**Work to be completed:** Please write out the material below exactly as given.

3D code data
-=-=-

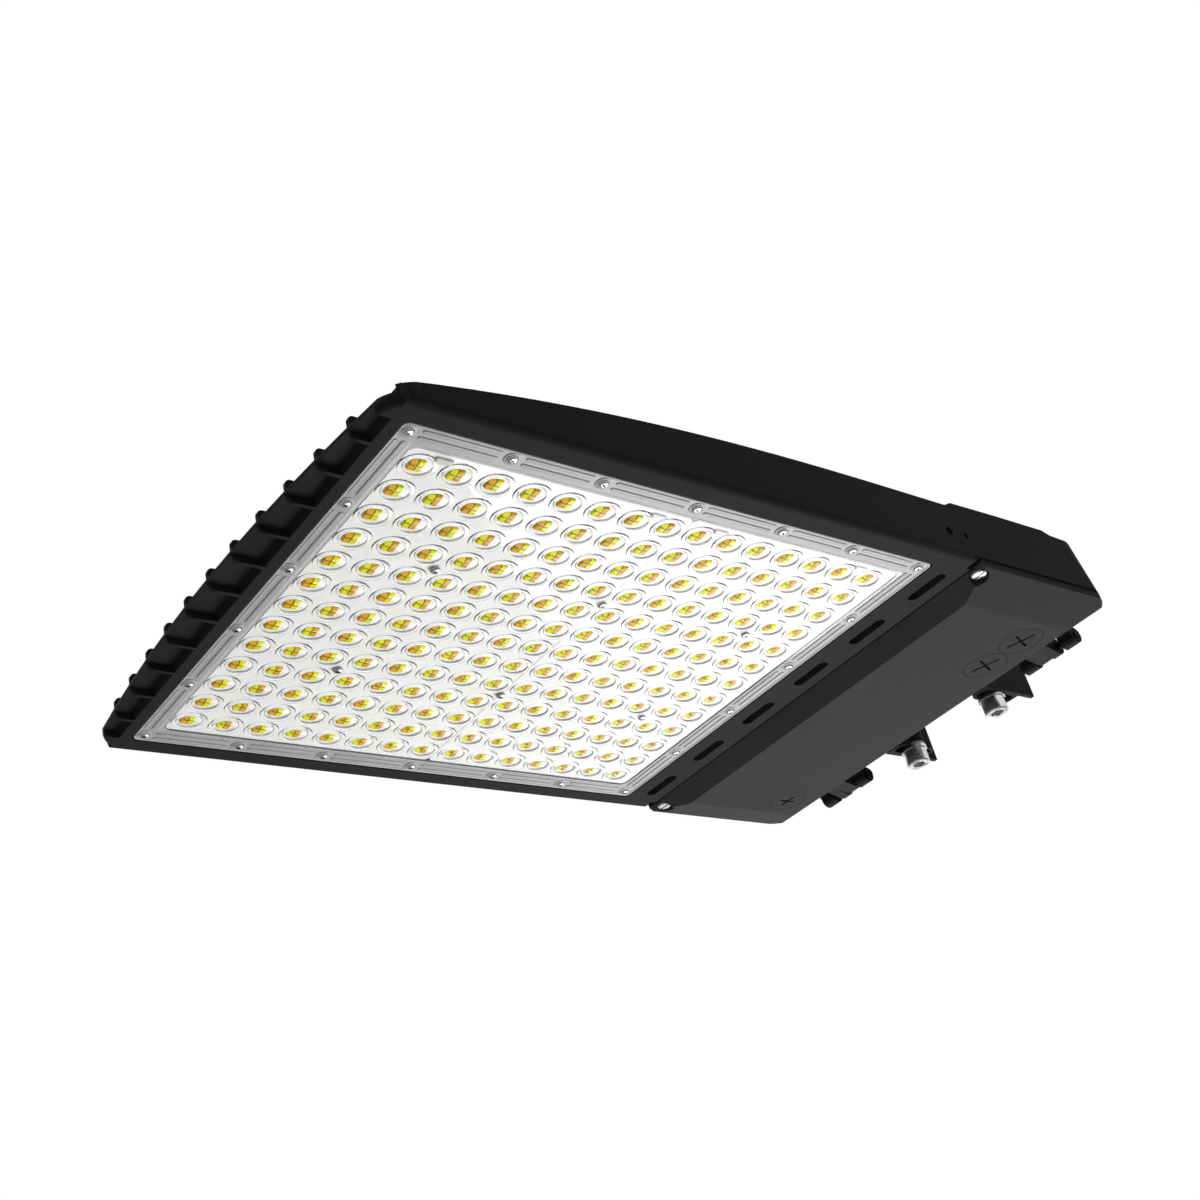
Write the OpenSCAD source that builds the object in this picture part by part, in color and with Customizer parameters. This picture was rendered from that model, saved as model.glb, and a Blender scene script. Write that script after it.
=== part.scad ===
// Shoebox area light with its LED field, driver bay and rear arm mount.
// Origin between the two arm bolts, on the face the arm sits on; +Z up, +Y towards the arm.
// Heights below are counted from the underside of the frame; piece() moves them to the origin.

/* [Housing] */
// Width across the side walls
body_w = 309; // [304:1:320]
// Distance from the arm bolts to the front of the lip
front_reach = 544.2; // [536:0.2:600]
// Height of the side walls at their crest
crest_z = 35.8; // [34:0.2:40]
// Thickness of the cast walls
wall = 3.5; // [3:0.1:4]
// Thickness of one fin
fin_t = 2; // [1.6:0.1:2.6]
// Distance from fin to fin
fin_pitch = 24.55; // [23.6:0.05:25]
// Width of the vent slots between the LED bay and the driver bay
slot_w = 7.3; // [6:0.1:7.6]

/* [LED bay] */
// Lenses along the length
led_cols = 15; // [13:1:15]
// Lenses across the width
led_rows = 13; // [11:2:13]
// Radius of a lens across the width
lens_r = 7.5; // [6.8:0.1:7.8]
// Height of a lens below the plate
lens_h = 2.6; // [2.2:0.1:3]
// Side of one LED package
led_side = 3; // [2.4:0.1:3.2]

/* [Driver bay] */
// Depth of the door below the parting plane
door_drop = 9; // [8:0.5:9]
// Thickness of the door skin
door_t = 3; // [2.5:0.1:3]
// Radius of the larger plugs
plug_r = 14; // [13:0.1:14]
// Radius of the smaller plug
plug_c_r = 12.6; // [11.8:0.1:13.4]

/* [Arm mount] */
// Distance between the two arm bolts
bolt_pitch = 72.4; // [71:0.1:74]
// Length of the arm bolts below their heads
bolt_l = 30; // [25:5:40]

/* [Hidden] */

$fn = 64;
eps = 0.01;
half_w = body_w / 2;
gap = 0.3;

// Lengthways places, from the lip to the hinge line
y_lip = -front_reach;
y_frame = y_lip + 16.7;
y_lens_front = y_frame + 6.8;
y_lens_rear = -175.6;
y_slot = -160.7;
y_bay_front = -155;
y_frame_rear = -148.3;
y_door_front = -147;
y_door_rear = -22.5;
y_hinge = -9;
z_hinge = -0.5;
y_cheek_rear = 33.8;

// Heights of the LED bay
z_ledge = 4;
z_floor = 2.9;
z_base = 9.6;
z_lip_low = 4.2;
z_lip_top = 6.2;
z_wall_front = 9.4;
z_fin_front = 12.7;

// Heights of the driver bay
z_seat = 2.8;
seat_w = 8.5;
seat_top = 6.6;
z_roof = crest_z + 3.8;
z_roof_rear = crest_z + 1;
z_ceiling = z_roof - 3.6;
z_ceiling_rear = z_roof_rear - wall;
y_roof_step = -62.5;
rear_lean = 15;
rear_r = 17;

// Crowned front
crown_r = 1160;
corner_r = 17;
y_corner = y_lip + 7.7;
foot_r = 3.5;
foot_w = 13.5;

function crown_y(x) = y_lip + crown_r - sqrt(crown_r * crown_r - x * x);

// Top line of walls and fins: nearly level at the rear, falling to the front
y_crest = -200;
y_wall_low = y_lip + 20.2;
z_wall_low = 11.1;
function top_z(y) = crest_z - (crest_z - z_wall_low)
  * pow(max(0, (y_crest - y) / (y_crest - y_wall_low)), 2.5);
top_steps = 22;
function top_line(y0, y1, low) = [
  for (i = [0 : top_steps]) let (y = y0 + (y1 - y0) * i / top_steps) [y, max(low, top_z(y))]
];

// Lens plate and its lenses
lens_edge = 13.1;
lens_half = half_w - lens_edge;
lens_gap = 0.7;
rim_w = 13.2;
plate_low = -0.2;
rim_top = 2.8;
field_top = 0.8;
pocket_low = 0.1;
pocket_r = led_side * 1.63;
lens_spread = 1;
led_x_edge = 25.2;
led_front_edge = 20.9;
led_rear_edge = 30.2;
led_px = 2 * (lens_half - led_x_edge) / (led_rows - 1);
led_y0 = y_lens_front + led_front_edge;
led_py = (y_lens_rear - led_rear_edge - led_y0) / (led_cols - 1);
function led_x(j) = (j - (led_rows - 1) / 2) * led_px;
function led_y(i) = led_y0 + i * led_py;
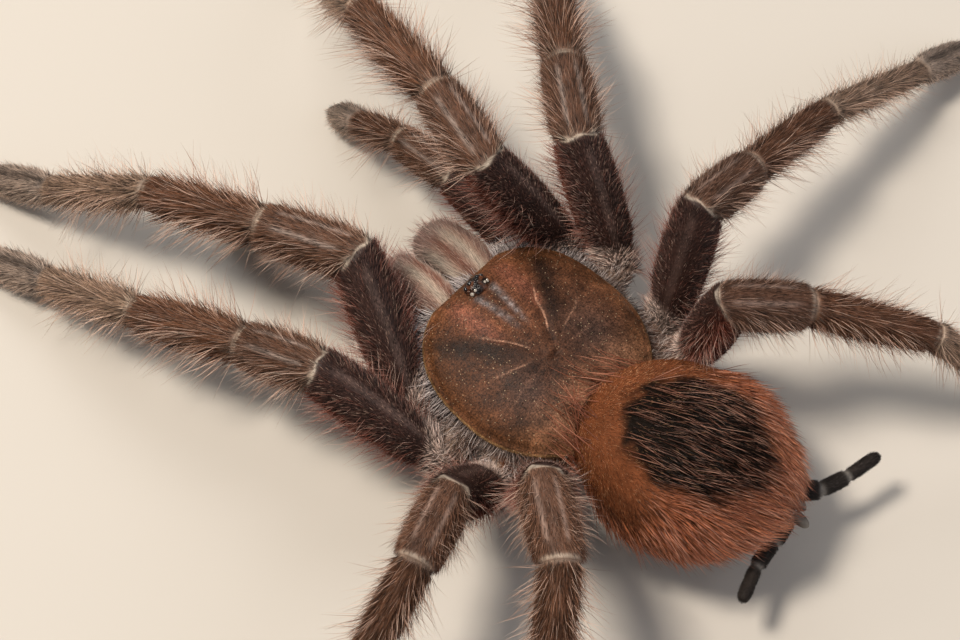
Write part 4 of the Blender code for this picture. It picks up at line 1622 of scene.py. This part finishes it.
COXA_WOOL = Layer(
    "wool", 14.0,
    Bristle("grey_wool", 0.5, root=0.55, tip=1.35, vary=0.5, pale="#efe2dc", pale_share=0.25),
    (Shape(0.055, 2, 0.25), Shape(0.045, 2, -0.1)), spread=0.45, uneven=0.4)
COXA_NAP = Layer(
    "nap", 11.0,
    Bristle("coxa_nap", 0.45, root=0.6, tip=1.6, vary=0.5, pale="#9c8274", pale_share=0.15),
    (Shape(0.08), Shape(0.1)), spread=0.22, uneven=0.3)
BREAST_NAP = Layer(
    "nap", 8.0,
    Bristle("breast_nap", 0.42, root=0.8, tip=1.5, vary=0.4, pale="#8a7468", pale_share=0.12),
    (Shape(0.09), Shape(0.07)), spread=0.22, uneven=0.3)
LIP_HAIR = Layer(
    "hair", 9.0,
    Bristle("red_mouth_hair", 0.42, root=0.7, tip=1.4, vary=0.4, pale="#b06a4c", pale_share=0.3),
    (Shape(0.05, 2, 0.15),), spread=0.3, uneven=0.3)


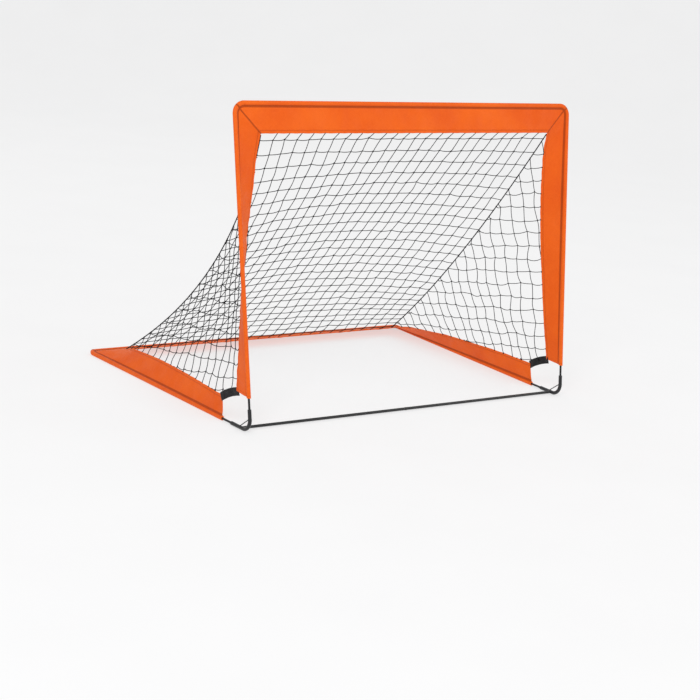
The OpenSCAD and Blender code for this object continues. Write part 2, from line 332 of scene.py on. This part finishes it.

-=-=-

**Solution to this problem:**
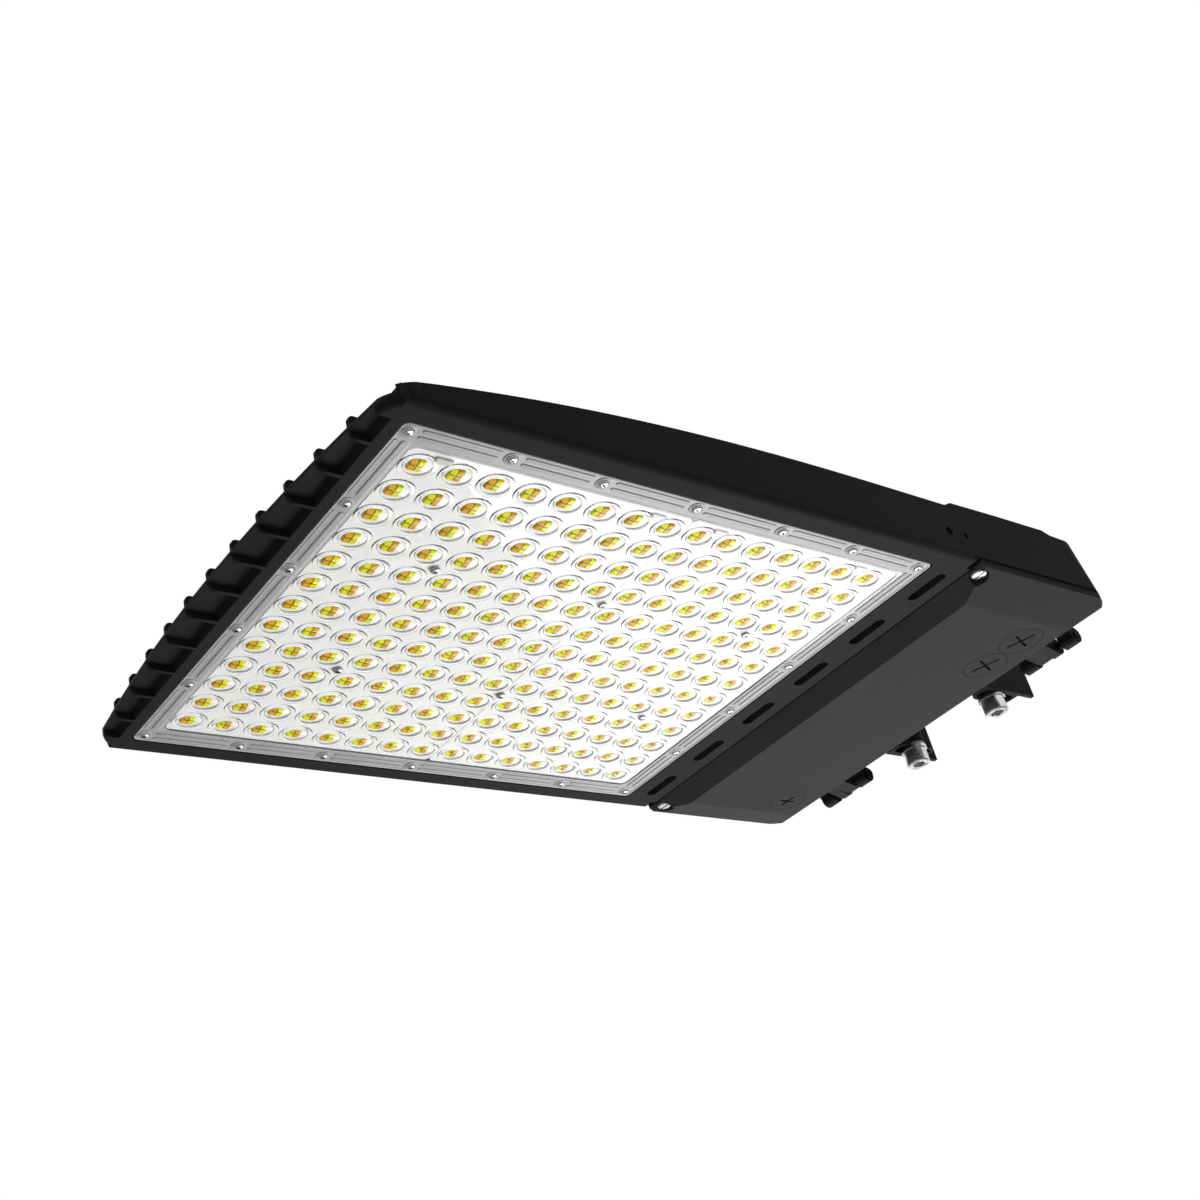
Write the OpenSCAD source that builds the object in this picture part by part, in color and with Customizer parameters. This picture was rendered from that model, saved as model.glb, and a Blender scene script. Write that script after it.
=== part.scad ===
// Shoebox area light with its LED field, driver bay and rear arm mount.
// Origin between the two arm bolts, on the face the arm sits on; +Z up, +Y towards the arm.
// Heights below are counted from the underside of the frame; piece() moves them to the origin.

/* [Housing] */
// Width across the side walls
body_w = 309; // [304:1:320]
// Distance from the arm bolts to the front of the lip
front_reach = 544.2; // [536:0.2:600]
// Height of the side walls at their crest
crest_z = 35.8; // [34:0.2:40]
// Thickness of the cast walls
wall = 3.5; // [3:0.1:4]
// Thickness of one fin
fin_t = 2; // [1.6:0.1:2.6]
// Distance from fin to fin
fin_pitch = 24.55; // [23.6:0.05:25]
// Width of the vent slots between the LED bay and the driver bay
slot_w = 7.3; // [6:0.1:7.6]

/* [LED bay] */
// Lenses along the length
led_cols = 15; // [13:1:15]
// Lenses across the width
led_rows = 13; // [11:2:13]
// Radius of a lens across the width
lens_r = 7.5; // [6.8:0.1:7.8]
// Height of a lens below the plate
lens_h = 2.6; // [2.2:0.1:3]
// Side of one LED package
led_side = 3; // [2.4:0.1:3.2]

/* [Driver bay] */
// Depth of the door below the parting plane
door_drop = 9; // [8:0.5:9]
// Thickness of the door skin
door_t = 3; // [2.5:0.1:3]
// Radius of the larger plugs
plug_r = 14; // [13:0.1:14]
// Radius of the smaller plug
plug_c_r = 12.6; // [11.8:0.1:13.4]

/* [Arm mount] */
// Distance between the two arm bolts
bolt_pitch = 72.4; // [71:0.1:74]
// Length of the arm bolts below their heads
bolt_l = 30; // [25:5:40]

/* [Hidden] */

$fn = 64;
eps = 0.01;
half_w = body_w / 2;
gap = 0.3;

// Lengthways places, from the lip to the hinge line
y_lip = -front_reach;
y_frame = y_lip + 16.7;
y_lens_front = y_frame + 6.8;
y_lens_rear = -175.6;
y_slot = -160.7;
y_bay_front = -155;
y_frame_rear = -148.3;
y_door_front = -147;
y_door_rear = -22.5;
y_hinge = -9;
z_hinge = -0.5;
y_cheek_rear = 33.8;

// Heights of the LED bay
z_ledge = 4;
z_floor = 2.9;
z_base = 9.6;
z_lip_low = 4.2;
z_lip_top = 6.2;
z_wall_front = 9.4;
z_fin_front = 12.7;

// Heights of the driver bay
z_seat = 2.8;
seat_w = 8.5;
seat_top = 6.6;
z_roof = crest_z + 3.8;
z_roof_rear = crest_z + 1;
z_ceiling = z_roof - 3.6;
z_ceiling_rear = z_roof_rear - wall;
y_roof_step = -62.5;
rear_lean = 15;
rear_r = 17;

// Crowned front
crown_r = 1160;
corner_r = 17;
y_corner = y_lip + 7.7;
foot_r = 3.5;
foot_w = 13.5;

function crown_y(x) = y_lip + crown_r - sqrt(crown_r * crown_r - x * x);

// Top line of walls and fins: nearly level at the rear, falling to the front
y_crest = -200;
y_wall_low = y_lip + 20.2;
z_wall_low = 11.1;
function top_z(y) = crest_z - (crest_z - z_wall_low)
  * pow(max(0, (y_crest - y) / (y_crest - y_wall_low)), 2.5);
top_steps = 22;
function top_line(y0, y1, low) = [
  for (i = [0 : top_steps]) let (y = y0 + (y1 - y0) * i / top_steps) [y, max(low, top_z(y))]
];

// Lens plate and its lenses
lens_edge = 13.1;
lens_half = half_w - lens_edge;
lens_gap = 0.7;
rim_w = 13.2;
plate_low = -0.2;
rim_top = 2.8;
field_top = 0.8;
pocket_low = 0.1;
pocket_r = led_side * 1.63;
lens_spread = 1;
led_x_edge = 25.2;
led_front_edge = 20.9;
led_rear_edge = 30.2;
led_px = 2 * (lens_half - led_x_edge) / (led_rows - 1);
led_y0 = y_lens_front + led_front_edge;
led_py = (y_lens_rear - led_rear_edge - led_y0) / (led_cols - 1);
function led_x(j) = (j - (led_rows - 1) / 2) * led_px;
function led_y(i) = led_y0 + i * led_py;
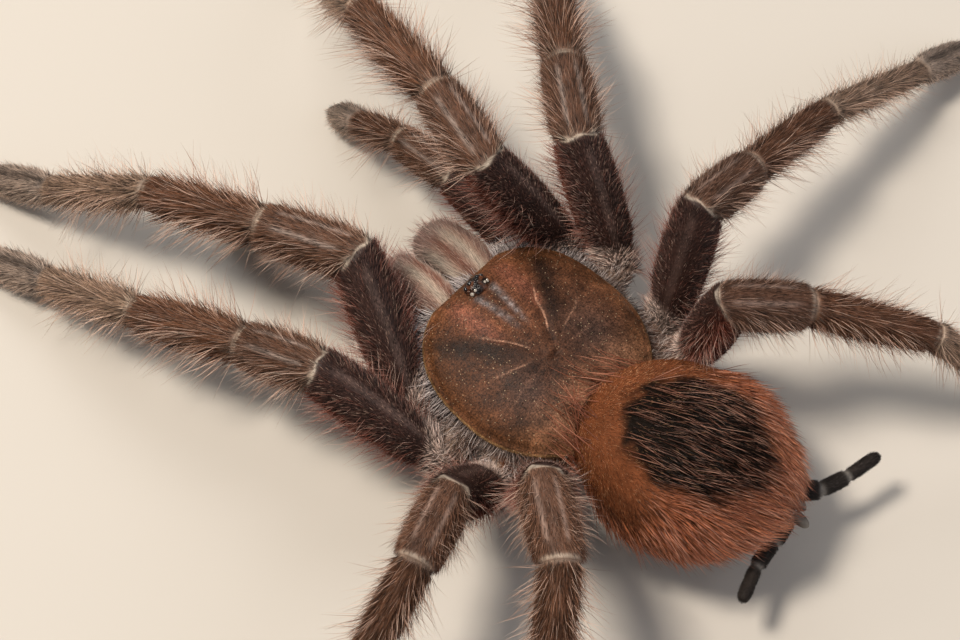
Write part 4 of the Blender code for this picture. It picks up at line 1622 of scene.py. This part finishes it.
COXA_WOOL = Layer(
    "wool", 14.0,
    Bristle("grey_wool", 0.5, root=0.55, tip=1.35, vary=0.5, pale="#efe2dc", pale_share=0.25),
    (Shape(0.055, 2, 0.25), Shape(0.045, 2, -0.1)), spread=0.45, uneven=0.4)
COXA_NAP = Layer(
    "nap", 11.0,
    Bristle("coxa_nap", 0.45, root=0.6, tip=1.6, vary=0.5, pale="#9c8274", pale_share=0.15),
    (Shape(0.08), Shape(0.1)), spread=0.22, uneven=0.3)
BREAST_NAP = Layer(
    "nap", 8.0,
    Bristle("breast_nap", 0.42, root=0.8, tip=1.5, vary=0.4, pale="#8a7468", pale_share=0.12),
    (Shape(0.09), Shape(0.07)), spread=0.22, uneven=0.3)
LIP_HAIR = Layer(
    "hair", 9.0,
    Bristle("red_mouth_hair", 0.42, root=0.7, tip=1.4, vary=0.4, pale="#b06a4c", pale_share=0.3),
    (Shape(0.05, 2, 0.15),), spread=0.3, uneven=0.3)


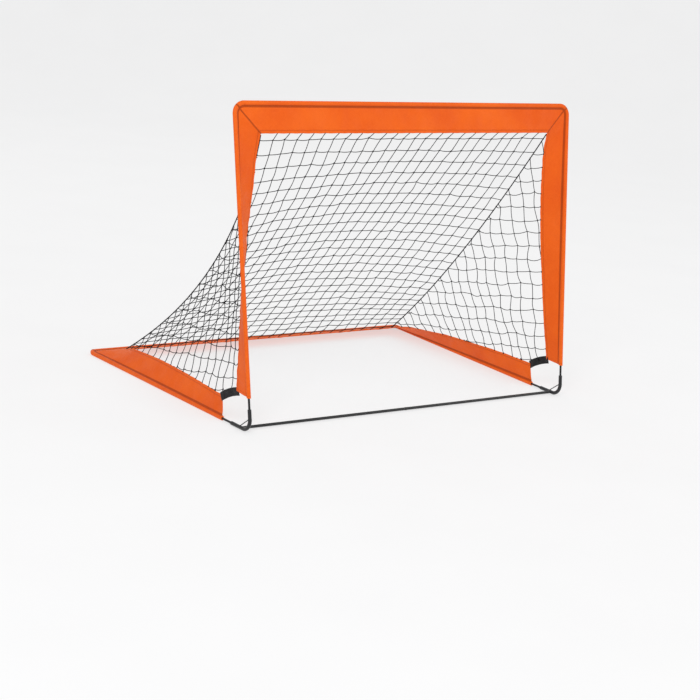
The OpenSCAD and Blender code for this object continues. Write part 2, from line 332 of scene.py on. This part finishes it.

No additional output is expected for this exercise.